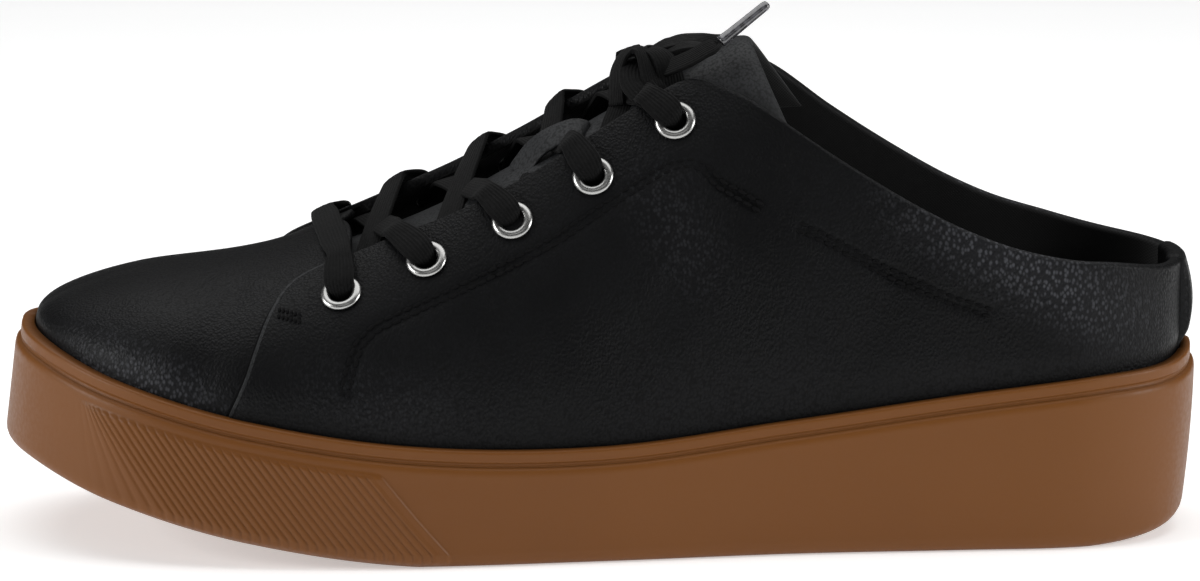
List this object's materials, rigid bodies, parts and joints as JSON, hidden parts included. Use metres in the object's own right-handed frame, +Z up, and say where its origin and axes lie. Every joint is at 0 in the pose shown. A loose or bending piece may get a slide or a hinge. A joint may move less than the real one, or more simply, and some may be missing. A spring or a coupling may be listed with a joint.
{
  "type": "lace-up sneaker mule",
  "caption": "Left sneaker mule: black leather open-backed upper with eyelets and flat laces on a thick gum cup sole.",
  "frame": {"origin": "on the floor under the sole, below the middle of its length, on the flat that it stands on", "axes": "+Z up, the toe towards -X and the heel towards +X, the lateral (outer) side of the foot towards -Y"},
  "size_m": [0.2735, 0.1003, 0.124],
  "materials": {
    "gum_rubber": "moulded gum rubber, satin",
    "insole_cloth": "black woven sock lining",
    "black_leather": "smooth full-grain, semi-gloss",
    "grey_leather": "soft matt leather",
    "eyelet_metal": "polished nickel",
    "lace_cotton": "flat woven lace, matt",
    "aglet_plastic": "clear film over the lace"
  },
  "bodies": {
    "root": {"cupsole": "gum_rubber", "insole": "insole_cloth", "upper": "black_leather", "tongue": "grey_leather", "lace_keeper": "grey_leather", "eyelet_lateral_1": "eyelet_metal", "eyelet_lateral_2": "eyelet_metal", "eyelet_lateral_3": "eyelet_metal", "eyelet_lateral_4": "eyelet_metal", "eyelet_lateral_5": "eyelet_metal", "eyelet_medial_1": "eyelet_metal", "eyelet_medial_2": "eyelet_metal", "eyelet_medial_3": "eyelet_metal", "eyelet_medial_4": "eyelet_metal", "eyelet_medial_5": "eyelet_metal", "lace_bar": "lace_cotton", "lace_cross_1": "lace_cotton", "lace_cross_2": "lace_cotton", "lace_cross_3": "lace_cotton", "lace_cross_4": "lace_cotton", "lace_knot": "lace_cotton", "lace_loop": "lace_cotton", "lace_end_lateral": "lace_cotton", "lace_end_medial": "lace_cotton", "aglet_lateral": "aglet_plastic", "aglet_medial": "aglet_plastic"}
  },
  "joints": []
}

_ _ _ _ _

=== Set task ===
Print the listing above in full, exactly as it is.

=== Task response ===
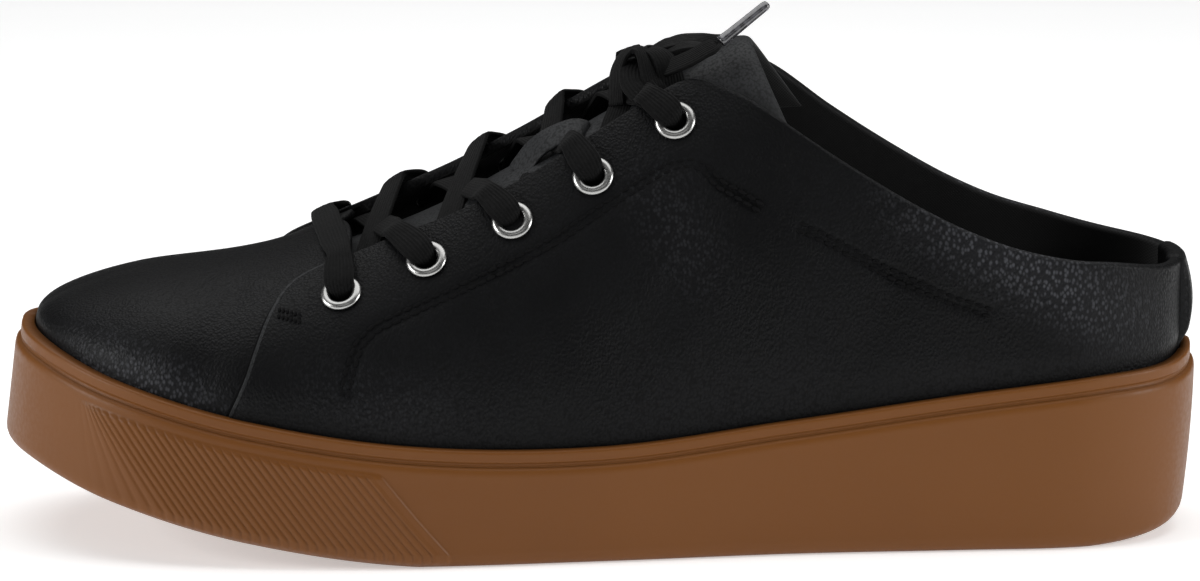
List this object's materials, rigid bodies, parts and joints as JSON, hidden parts included. Use metres in the object's own right-handed frame, +Z up, and say where its origin and axes lie. Every joint is at 0 in the pose shown. A loose or bending piece may get a slide or a hinge. A joint may move less than the real one, or more simply, and some may be missing. A spring or a coupling may be listed with a joint.
{
  "type": "lace-up sneaker mule",
  "caption": "Left sneaker mule: black leather open-backed upper with eyelets and flat laces on a thick gum cup sole.",
  "frame": {"origin": "on the floor under the sole, below the middle of its length, on the flat that it stands on", "axes": "+Z up, the toe towards -X and the heel towards +X, the lateral (outer) side of the foot towards -Y"},
  "size_m": [0.2735, 0.1003, 0.124],
  "materials": {
    "gum_rubber": "moulded gum rubber, satin",
    "insole_cloth": "black woven sock lining",
    "black_leather": "smooth full-grain, semi-gloss",
    "grey_leather": "soft matt leather",
    "eyelet_metal": "polished nickel",
    "lace_cotton": "flat woven lace, matt",
    "aglet_plastic": "clear film over the lace"
  },
  "bodies": {
    "root": {"cupsole": "gum_rubber", "insole": "insole_cloth", "upper": "black_leather", "tongue": "grey_leather", "lace_keeper": "grey_leather", "eyelet_lateral_1": "eyelet_metal", "eyelet_lateral_2": "eyelet_metal", "eyelet_lateral_3": "eyelet_metal", "eyelet_lateral_4": "eyelet_metal", "eyelet_lateral_5": "eyelet_metal", "eyelet_medial_1": "eyelet_metal", "eyelet_medial_2": "eyelet_metal", "eyelet_medial_3": "eyelet_metal", "eyelet_medial_4": "eyelet_metal", "eyelet_medial_5": "eyelet_metal", "lace_bar": "lace_cotton", "lace_cross_1": "lace_cotton", "lace_cross_2": "lace_cotton", "lace_cross_3": "lace_cotton", "lace_cross_4": "lace_cotton", "lace_knot": "lace_cotton", "lace_loop": "lace_cotton", "lace_end_lateral": "lace_cotton", "lace_end_medial": "lace_cotton", "aglet_lateral": "aglet_plastic", "aglet_medial": "aglet_plastic"}
  },
  "joints": []
}